Concluímos esta breve abordagem com as acertadas observações da jornalista Míriam Leitão: “Um dos princípios da Lei de Responsabilidade Fiscal é não criar despesa sem dizer de onde virá a receita. O STF está livre desse limite e por isso criou, esta semana, uma despesa, que nem sabe o tamanho, quando mandou indenizar presos em condições degradantes. Confirmou um defeito do Brasil: em vez de determinar o fim da causa, quer dar um cala-boca na consequência”. (9)

A crítica é de todo procedente. De fato, nem sempre proferir julgamentos em gabinetes fechados e confortáveis revela o conhecimento e a vivência das realidades sociais e das complexidades e carências da sociedade num todo.


NOTAS E REFERÊNCIAS BIBLIOGRÁFICAS:

(1) JOSÉ DOS SANTOS CARVALHO FILHO, Manual de direito administrativo, Gen/Atlas, 31ª ed., 2017, p. 594.
(2) CAIO MÁRIO DA SILVA PEREIRA, Instituições de direito civil, Forense, vol.
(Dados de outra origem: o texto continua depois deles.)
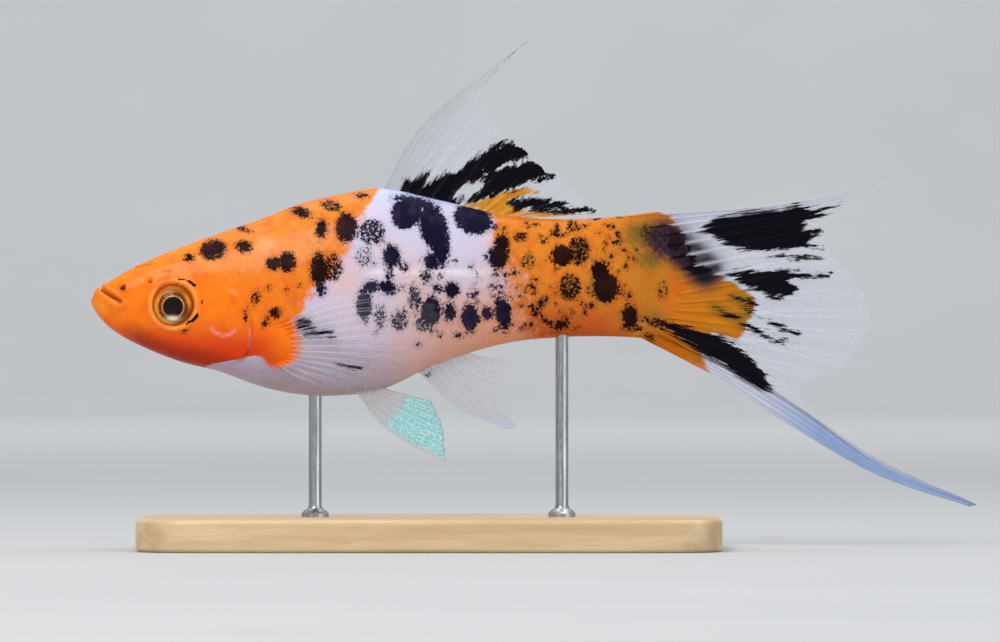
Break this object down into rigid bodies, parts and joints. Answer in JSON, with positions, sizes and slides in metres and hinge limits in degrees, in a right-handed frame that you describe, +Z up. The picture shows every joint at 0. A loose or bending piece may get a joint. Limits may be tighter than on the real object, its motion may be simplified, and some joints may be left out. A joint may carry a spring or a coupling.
{
  "type": "swordtail",
  "caption": "Swordtail fish with a high dorsal fin, a tail fin with both edges drawn out and a long lower sword, as a still life-size model on a flat display stand with two rods",
  "frame": {"origin": "the middle of the underside of the flat display base, with Z = 0 on the surface that it stands on", "axes": "X runs along the fish, which faces -X; its left side faces -Y; Z is up"},
  "size_m": [0.11, 0.036, 0.063],
  "materials": {
    "skin_orange": "wet, scaled fish skin, orange with black blotches, satin gloss",
    "skin_white": "wet, scaled fish skin, pearly white with black blotches, satin gloss",
    "eye": "clear cornea over a gold ring, amber iris and black pupil",
    "fin_clear": "thin translucent fin membrane with fine rays, pale lilac with black and orange pigment",
    "fin_orange": "thin translucent fin membrane with fine rays, orange with black streaks",
    "stand_wood": "pale maple, fine grain, satin oil",
    "stand_steel": "thin round steel rods, fine brushed finish"
  },
  "bodies": {
    "root": {"head": "skin_orange", "upper_jaw": "skin_orange", "lower_jaw": "skin_orange", "gill_cover_left": "skin_orange", "gill_cover_right": "skin_orange", "trunk_front": "skin_white", "trunk_rear": "skin_white", "tail_base": "skin_orange", "eye_left": "eye", "eye_right": "eye", "dorsal_fin": "fin_clear", "tail_fin_upper": "fin_clear", "tail_fin_middle": "fin_clear", "tail_fin_sword": "fin_clear", "anal_fin": "fin_clear", "pelvic_fin_left": "fin_clear", "pelvic_fin_right": "fin_clear", "pectoral_fin_left": "fin_orange", "pectoral_fin_right": "fin_orange", "stand_base": "stand_wood", "stand_rod_front": "stand_steel", "stand_rod_rear": "stand_steel"}
  },
  "joints": []
}
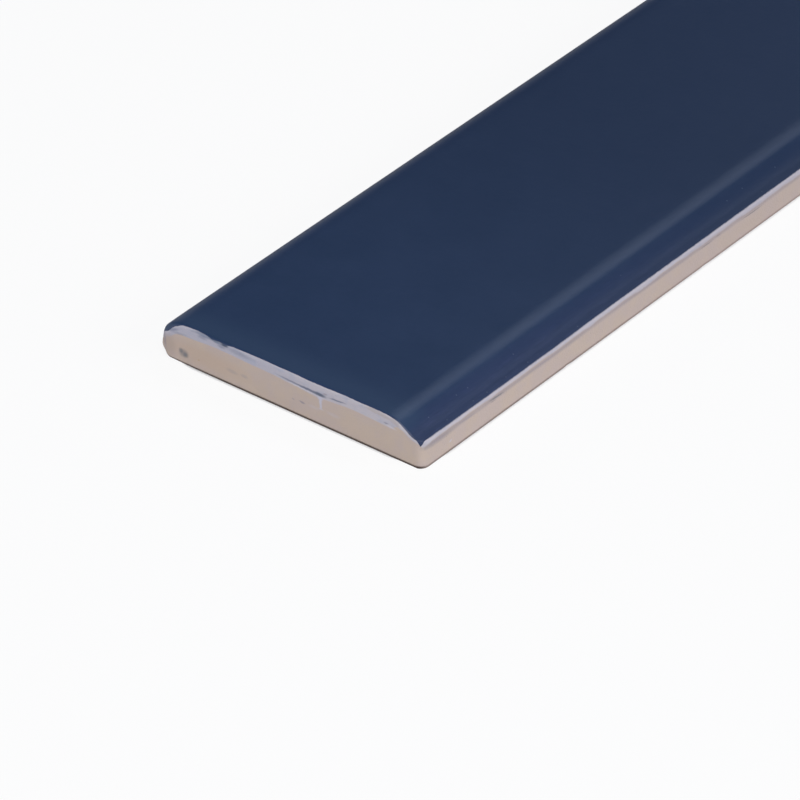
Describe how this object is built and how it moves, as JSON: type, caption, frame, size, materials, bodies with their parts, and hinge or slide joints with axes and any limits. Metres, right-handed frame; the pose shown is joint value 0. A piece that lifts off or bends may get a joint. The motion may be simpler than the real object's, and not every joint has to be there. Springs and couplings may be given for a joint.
{
  "type": "ceramic wall tile",
  "caption": "Slim glazed ceramic wall tile with a rounded bullnose along one side and a step down to a thin lip along the other, bonded to a wall by its flat back.",
  "frame": {"origin": "middle of the back, on the plane that the tile lies or is bonded on", "axes": "+Z out of the glazed face, +Y along the length, +X towards the stepped side with the lip"},
  "size_m": [0.05, 0.3, 0.0072],
  "materials": {
    "navy_glaze": "satin"
  },
  "bodies": {
    "root": {"wall_tile": "navy_glaze"}
  },
  "joints": []
}
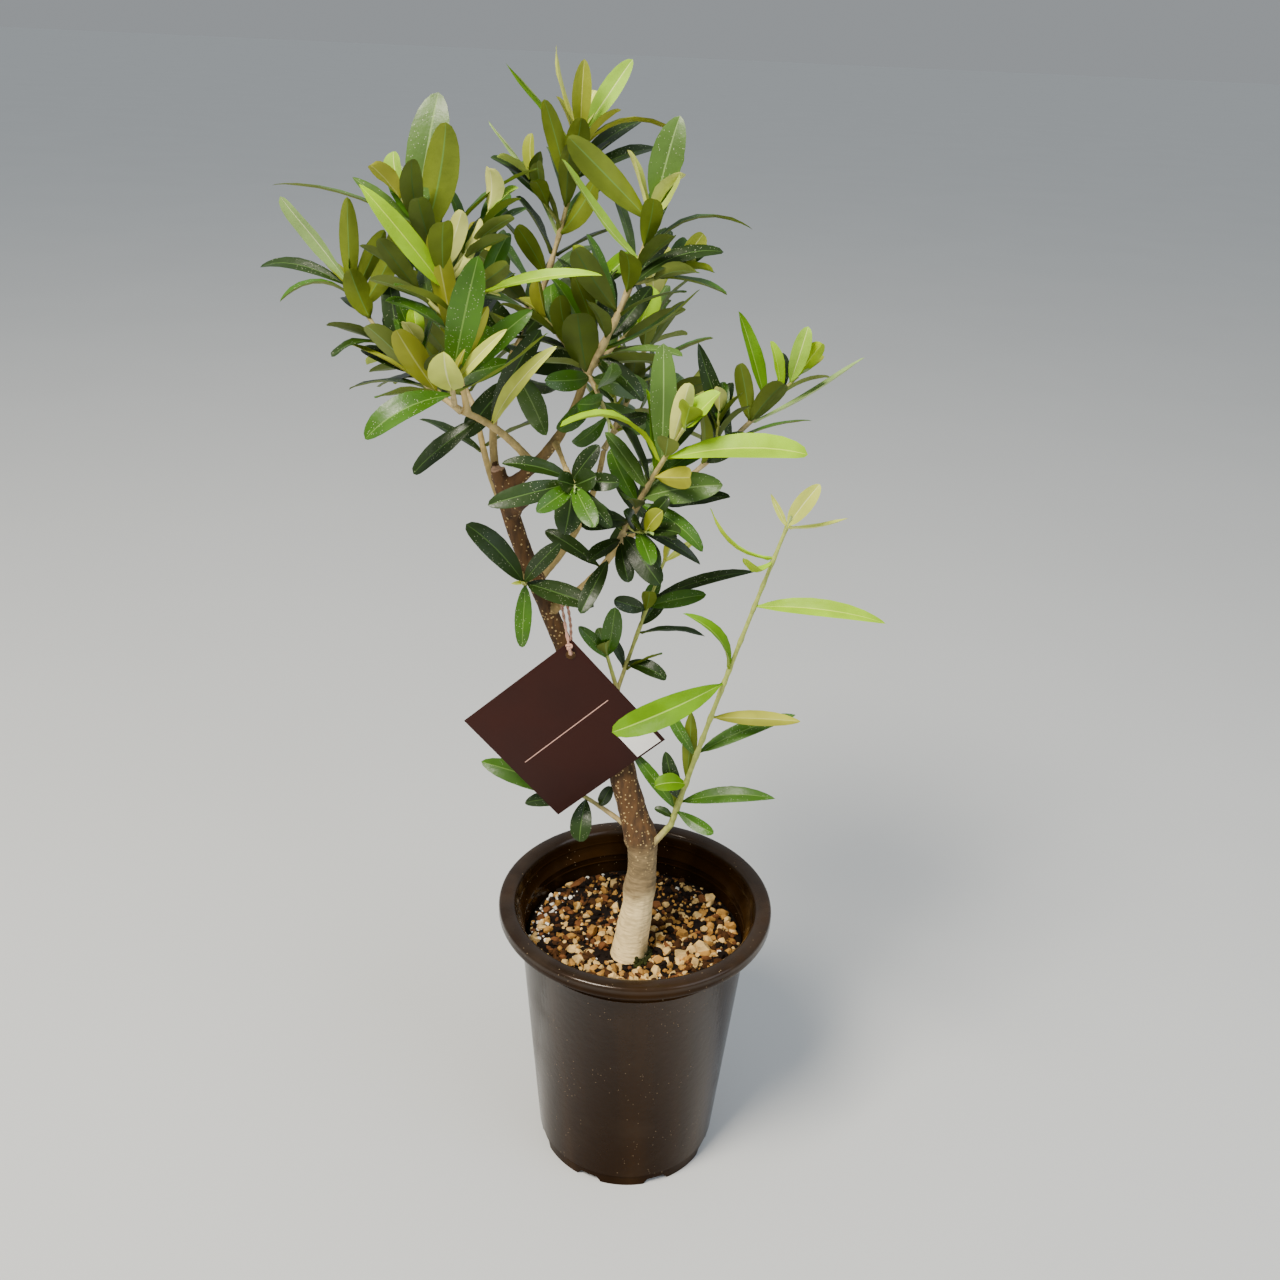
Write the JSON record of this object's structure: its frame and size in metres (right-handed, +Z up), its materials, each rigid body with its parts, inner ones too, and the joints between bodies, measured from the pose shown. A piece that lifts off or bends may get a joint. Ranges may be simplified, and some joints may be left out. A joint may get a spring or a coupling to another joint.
{
  "type": "potted olive tree",
  "caption": "Young olive tree with a leaning, forked trunk and open leafy crown in a round plastic nursery pot, with a blank square tag tied on a cord.",
  "frame": {"origin": "centre of the pot's flat underside, on the surface the pot stands on", "axes": "+Z up along the pot's axis, +X to the right and +Y away from the viewer in the front view"},
  "size_m": [0.3412, 0.21, 0.7071],
  "materials": {
    "pot": "glossy dark brown, dusty",
    "soil": "rough, granular",
    "bark": "rough grey-brown bark",
    "foliage": "leathery, satin",
    "tag": "smooth matt card",
    "cord": "twisted cord"
  },
  "bodies": {
    "root": {"pot": "pot", "soil": "soil", "trunk": "bark", "bough_centre": "bark", "bough_left": "bark", "bough_upper_left": "bark", "bough_top": "bark", "bough_front": "bark", "bough_right": "bark", "bough_far_right": "bark", "bough_back_left": "bark", "bough_back_right": "bark", "foliage_leader": "foliage", "foliage_top": "foliage", "foliage_upper_left": "foliage", "foliage_left": "foliage", "foliage_front": "foliage", "foliage_right": "foliage", "foliage_far_right": "foliage", "foliage_middle": "foliage", "foliage_water_shoot": "foliage", "foliage_low_left": "foliage", "foliage_base_left": "foliage", "foliage_back_left": "foliage", "foliage_back_right": "foliage", "tag_card": "tag", "tag_cord": "cord"}
  },
  "joints": []
}
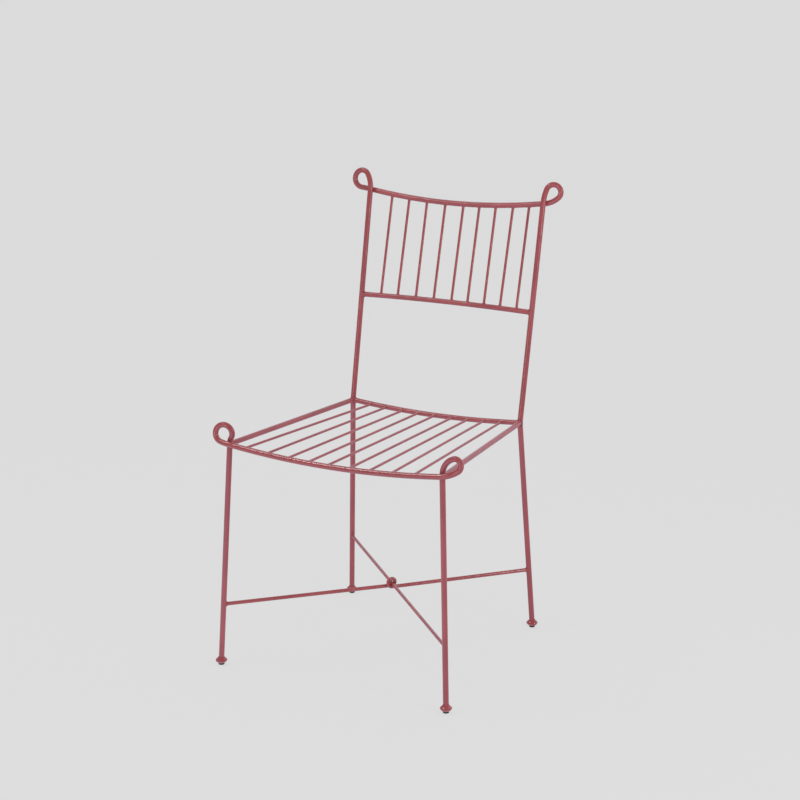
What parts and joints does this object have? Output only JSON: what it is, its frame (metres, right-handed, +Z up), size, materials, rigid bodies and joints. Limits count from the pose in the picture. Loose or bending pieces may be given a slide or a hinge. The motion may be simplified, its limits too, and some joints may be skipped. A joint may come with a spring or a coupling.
{
  "type": "metal bistro chair",
  "caption": "Rigid side chair of bent and welded iron bar: flared legs on ball feet, slatted seat, spindled back, curled corner loops and crossed stretchers.",
  "frame": {"origin": "on the floor, under the middle of the overall box", "axes": "+Z up; -Y towards the front of the chair, the way a sitter faces; +X towards the right of someone who looks at its front"},
  "size_m": [0.5334, 0.5542, 0.9168],
  "materials": {
    "paint": "semi-gloss dusty brick-red paint over forged bar, with a slightly wavy surface",
    "welds": "the same paint over rippled weld metal",
    "glide": "matt black moulded glide, scuffed underneath"
  },
  "bodies": {
    "root": {"front_frame": "paint", "rear_frame": "paint", "rear_seat_rail": "paint", "left_seat_rail": "paint", "right_seat_rail": "paint", "lower_back_rail": "paint", "back_spindle_1": "paint", "back_spindle_2": "paint", "back_spindle_3": "paint", "back_spindle_4": "paint", "back_spindle_5": "paint", "back_spindle_6": "paint", "back_spindle_7": "paint", "back_spindle_8": "paint", "back_spindle_9": "paint", "seat_slat_1": "paint", "seat_slat_2": "paint", "seat_slat_3": "paint", "seat_slat_4": "paint", "seat_slat_5": "paint", "seat_slat_6": "paint", "seat_slat_7": "paint", "seat_slat_8": "paint", "seat_slat_9": "paint", "eyed_stretcher": "paint", "straight_stretcher": "paint", "front_left_foot": "paint", "front_right_foot": "paint", "rear_left_foot": "paint", "rear_right_foot": "paint", "front_left_glide": "glide", "front_right_glide": "glide", "rear_left_glide": "glide", "rear_right_glide": "glide", "loop_welds": "welds", "seat_corner_welds": "welds", "back_welds": "welds", "slat_welds": "welds", "stretcher_welds": "welds", "foot_welds": "welds"}
  },
  "joints": []
}
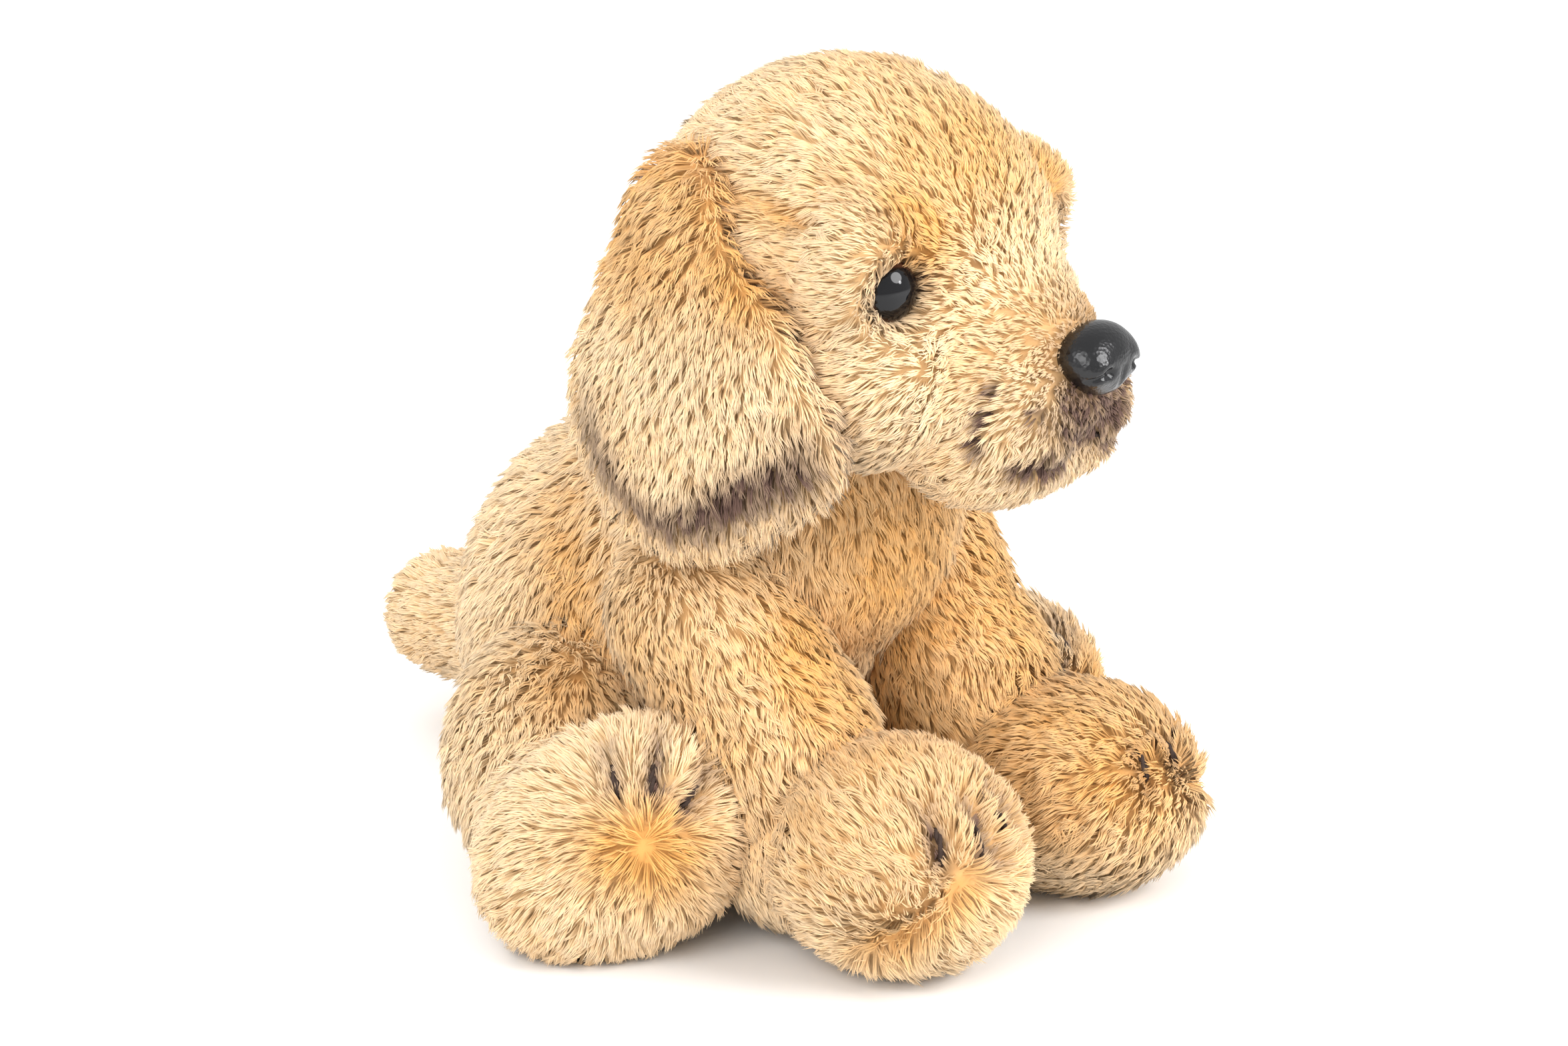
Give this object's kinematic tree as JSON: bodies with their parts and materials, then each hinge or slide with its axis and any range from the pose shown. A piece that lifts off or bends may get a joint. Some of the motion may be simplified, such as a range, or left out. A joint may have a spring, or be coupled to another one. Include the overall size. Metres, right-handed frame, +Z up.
{
  "type": "plush dog",
  "caption": "Sitting plush puppy in cream pile fabric, with hanging ears, safety eyes and nose, turning head, lifting front legs, splaying hind legs and a wagging tail.",
  "frame": {"origin": "middle of the flat patch under the rump that the puppy sits on", "axes": "+Z up, the puppy faces -Y, and its own left side is +X"},
  "size_m": [0.1608, 0.2058, 0.1718],
  "materials": {
    "plush": "long soft cream pile with golden roots",
    "lining": "short cream pile",
    "stuffing": "loose white polyester fibre",
    "pouch": "plain woven bag of plastic beans",
    "thread": "dark brown sewing thread",
    "eye": "polished black with a dark brown rim",
    "nose": "satin black with a fine leather grain",
    "washer": "plain white moulded"
  },
  "bodies": {
    "torso": {"belly_panel": "plush", "back_panel_left": "plush", "back_panel_right": "plush", "body_stuffing": "stuffing", "bean_pouch": "pouch"},
    "neck": {"neck_roll": "stuffing"},
    "head": {"head_centre_gusset": "plush", "chin_gusset": "plush", "head_side_left": "plush", "head_side_right": "plush", "head_stuffing": "stuffing", "mouth_thread": "thread", "nose": "nose", "nose_washer": "washer", "eye_left": "eye", "eye_right": "eye", "eye_washer_left": "washer", "eye_washer_right": "washer"},
    "ear_left": {"ear_outer_left": "plush", "ear_lining_left": "lining"},
    "ear_right": {"ear_outer_right": "plush", "ear_lining_right": "lining"},
    "front_leg_left": {"front_leg_left_outer": "plush", "front_leg_left_inner": "plush", "front_leg_left_sole": "plush", "front_leg_left_stuffing": "stuffing", "front_leg_left_toe_threads": "thread"},
    "front_leg_right": {"front_leg_right_outer": "plush", "front_leg_right_inner": "plush", "front_leg_right_sole": "plush", "front_leg_right_stuffing": "stuffing", "front_leg_right_toe_threads": "thread"},
    "hind_leg_left": {"hind_leg_left_outer": "plush", "hind_leg_left_inner": "plush", "hind_leg_left_sole": "plush", "hind_leg_left_stuffing": "stuffing", "hind_leg_left_toe_threads": "thread"},
    "hind_leg_right": {"hind_leg_right_outer": "plush", "hind_leg_right_inner": "plush", "hind_leg_right_sole": "plush", "hind_leg_right_stuffing": "stuffing", "hind_leg_right_toe_threads": "thread"},
    "tail": {"tail_upper": "plush", "tail_under": "plush", "tail_stuffing": "stuffing"}
  },
  "joints": [
    {"name": "head_turn", "type": "hinge", "parent": "torso", "child": "neck", "pos_m": [0, -0.0547, 0.1304], "axis": [0, 0, 1], "range_deg": [-26, 2]},
    {"name": "head_nod", "type": "hinge", "parent": "neck", "child": "head", "pos_m": [0, -0.0547, 0.1304], "axis": [0.9744, 0.225, 0], "range_deg": [-8, 8]},
    {"name": "ear_lift_left", "type": "hinge", "parent": "head", "child": "ear_left", "pos_m": [0.01754, -0.02397, 0.1506], "axis": [0.225, -0.9744, 0], "range_deg": [0, 60]},
    {"name": "ear_lift_right", "type": "hinge", "parent": "head", "child": "ear_right", "pos_m": [-0.02923, -0.03477, 0.1506], "axis": [-0.225, 0.9744, 0], "range_deg": [0, 60]},
    {"name": "front_leg_lift_left", "type": "hinge", "parent": "torso", "child": "front_leg_left", "pos_m": [0.0275, -0.0382, 0.062], "axis": [-0.9816, -0.1908, 0], "range_deg": [0, 30]},
    {"name": "front_leg_lift_right", "type": "hinge", "parent": "torso", "child": "front_leg_right", "pos_m": [-0.0275, -0.0432, 0.062], "axis": [-0.9816, -0.1908, 0], "range_deg": [0, 30]},
    {"name": "hind_leg_splay_left", "type": "hinge", "parent": "torso", "child": "hind_leg_left", "pos_m": [0.0395, -0.01, 0.032], "axis": [0, 0, 1], "range_deg": [0, 20]},
    {"name": "hind_leg_splay_right", "type": "hinge", "parent": "torso", "child": "hind_leg_right", "pos_m": [-0.0395, -0.01, 0.032], "axis": [0, 0, -1], "range_deg": [0, 20]},
    {"name": "tail_wag", "type": "hinge", "parent": "torso", "child": "tail", "pos_m": [0, 0.0383, 0.028], "axis": [0, 0, 1], "range_deg": [-20, 20]}
  ]
}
II, 19ª ed., 2000, p. 215.
(3) EDMIR NETTO DE ARAÚJO, Curso de direito administrativo, Saraiva, 5ª ed., 2010, p. 790.
(4) JOSÉ DOS SANTOS CARVALHO FILHO, Manual cit., p. 609.
(5) CELSO ANTÔNIO BANDEIRA DE MELLO, Curso de direito administrativo, Malheiros, 33ª ed., 2016, p. 1.045.
(6) STJ, REsp 721.439, Rel. Min. Eliana Calmon, j. 21.8.2007.
(7) JOSÉ DOS SANTOS CARVALHO FILHO, Manual cit., p. 611.
(8) STF, RE 580.252, Rel. Min. Gilmar Mendes, j. 16.2.2017.
(9) MÍRIAM LEITÃO, coluna no jornal O Globo, de 18.2.2017, p. 20.